I think back to the conversation earlier about “the illusion of being loud” – and it turns out this is remarkably accurate. The quiet parts are oh-so quiet, the loud bits seemingly loud; but only due to the glacial build-up from one to the other – ladies and gents, I give you a lesson in exquisite use of dynamic range. When it’s at its height, the situation feels apocalyptic, and it’s the noisiest thing you’ll ever hear you’ll think. However, after the gig I find my ears are totally fine. The illusion has worked – and then some.

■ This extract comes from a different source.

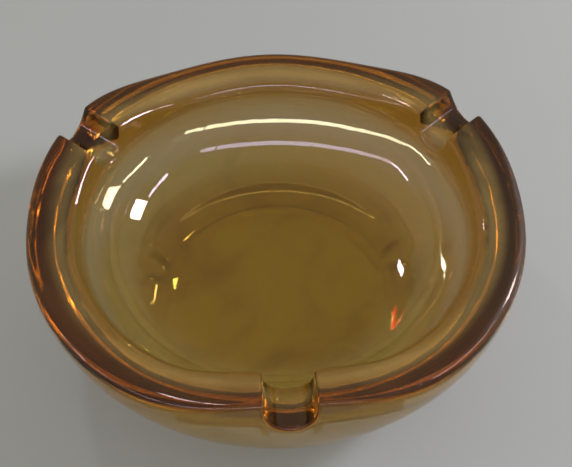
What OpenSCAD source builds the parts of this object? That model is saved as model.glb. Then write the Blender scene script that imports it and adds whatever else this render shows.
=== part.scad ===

The ending is one of the most intense thing I’ve witnessed, drawn out over ten minutes from one final assault, each layer stripped back one by one, until there’s skeletal structure… to one beat with drum… to one almighty drum on the 4th beat… so much tension is hanging in the air between these notes…to one last drum. Thud. End. A masterstroke in brutal vs. beauty, an eviscerating 80+ minutes of my existence that will remain with me until I become senile.

It’s the perfect way to see off the festival in music terms, and all that is left for us to do is make the most of the cheap Porguese beer in bars playing awful Hollywood films in the background until the small hours.

In regards to the future, we all know the problems that face austerity-hit Portugal – Semibreve is fortunate that this year it has been supported by Arts funding from the European Capital of Culture venture. We discussed prior to the festival if these humble beginnings of Semibreve is the start of something bigger – already having been moved forward a month from last years November-time dates. For a festival with such diverse, and alternative electronic artists, it did very well to sell-out; will there be any room for expansion in the future? Would that, in many ways, be a shame? Can it even sustain itself as it is?

These are questions that only time will tell. From the mind-opening, mind-blowing experience that was the 2012 edition, let’s hope it sticks around for years to come. Thank you Braga.